Problem details
Return the first line, the line containing "return tube_along(path, element_radius)", and every line between them, exactly as they stand.
===== Given information =====
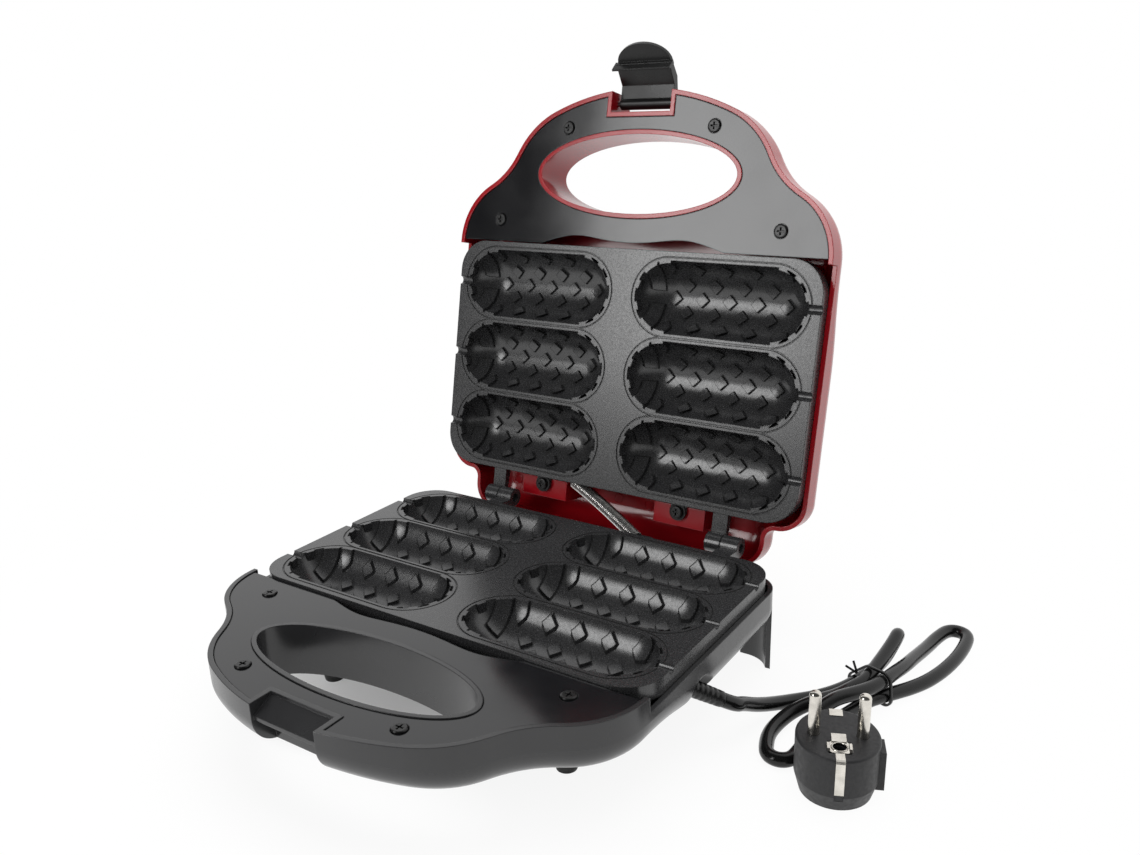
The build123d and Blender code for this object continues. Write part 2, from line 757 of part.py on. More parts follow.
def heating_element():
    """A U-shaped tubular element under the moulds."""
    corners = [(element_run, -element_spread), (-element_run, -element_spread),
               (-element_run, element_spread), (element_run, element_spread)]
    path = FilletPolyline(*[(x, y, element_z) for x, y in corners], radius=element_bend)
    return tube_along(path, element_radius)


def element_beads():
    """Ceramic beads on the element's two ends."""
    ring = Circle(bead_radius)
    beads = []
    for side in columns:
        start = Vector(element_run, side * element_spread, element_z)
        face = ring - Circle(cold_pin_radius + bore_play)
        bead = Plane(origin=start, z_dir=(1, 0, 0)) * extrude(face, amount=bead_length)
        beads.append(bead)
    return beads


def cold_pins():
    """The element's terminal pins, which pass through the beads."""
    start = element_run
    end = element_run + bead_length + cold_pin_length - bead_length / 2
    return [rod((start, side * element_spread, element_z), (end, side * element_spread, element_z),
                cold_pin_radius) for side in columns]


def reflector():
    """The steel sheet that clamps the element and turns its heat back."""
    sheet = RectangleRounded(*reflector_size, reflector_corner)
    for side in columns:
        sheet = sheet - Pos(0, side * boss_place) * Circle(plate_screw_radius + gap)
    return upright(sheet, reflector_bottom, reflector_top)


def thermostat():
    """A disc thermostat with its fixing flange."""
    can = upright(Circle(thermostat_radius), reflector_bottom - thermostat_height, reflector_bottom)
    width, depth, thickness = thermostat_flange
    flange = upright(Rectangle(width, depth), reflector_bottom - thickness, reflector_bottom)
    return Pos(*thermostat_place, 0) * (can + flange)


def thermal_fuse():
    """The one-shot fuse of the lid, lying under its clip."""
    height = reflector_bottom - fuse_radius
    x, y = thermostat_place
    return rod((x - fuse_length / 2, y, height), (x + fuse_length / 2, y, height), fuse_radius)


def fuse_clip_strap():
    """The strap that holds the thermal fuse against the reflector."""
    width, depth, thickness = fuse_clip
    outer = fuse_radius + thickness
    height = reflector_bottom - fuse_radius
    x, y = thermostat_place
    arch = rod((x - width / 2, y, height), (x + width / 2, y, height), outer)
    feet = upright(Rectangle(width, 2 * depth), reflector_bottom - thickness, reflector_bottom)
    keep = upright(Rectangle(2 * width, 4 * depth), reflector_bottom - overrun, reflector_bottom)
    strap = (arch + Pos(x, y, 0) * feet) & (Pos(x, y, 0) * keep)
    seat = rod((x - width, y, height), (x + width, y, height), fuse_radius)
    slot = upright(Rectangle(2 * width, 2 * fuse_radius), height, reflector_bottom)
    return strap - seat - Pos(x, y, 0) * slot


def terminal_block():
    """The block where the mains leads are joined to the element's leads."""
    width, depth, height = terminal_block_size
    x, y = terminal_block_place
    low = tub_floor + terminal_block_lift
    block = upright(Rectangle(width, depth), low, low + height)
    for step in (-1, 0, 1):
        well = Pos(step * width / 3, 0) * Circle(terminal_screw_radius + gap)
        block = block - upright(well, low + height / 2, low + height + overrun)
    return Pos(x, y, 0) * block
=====
Answer to the task
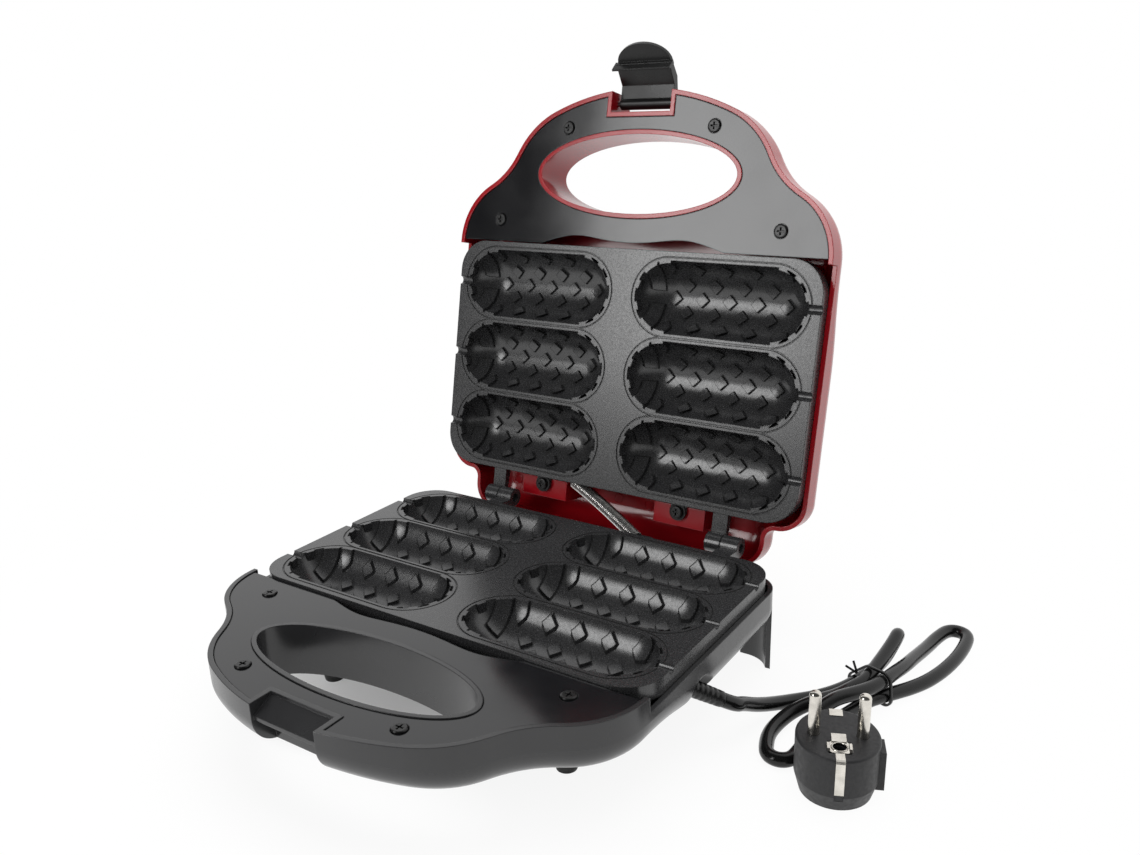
The build123d and Blender code for this object continues. Write part 2, from line 757 of part.py on. More parts follow.
def heating_element():
    """A U-shaped tubular element under the moulds."""
    corners = [(element_run, -element_spread), (-element_run, -element_spread),
               (-element_run, element_spread), (element_run, element_spread)]
    path = FilletPolyline(*[(x, y, element_z) for x, y in corners], radius=element_bend)
    return tube_along(path, element_radius)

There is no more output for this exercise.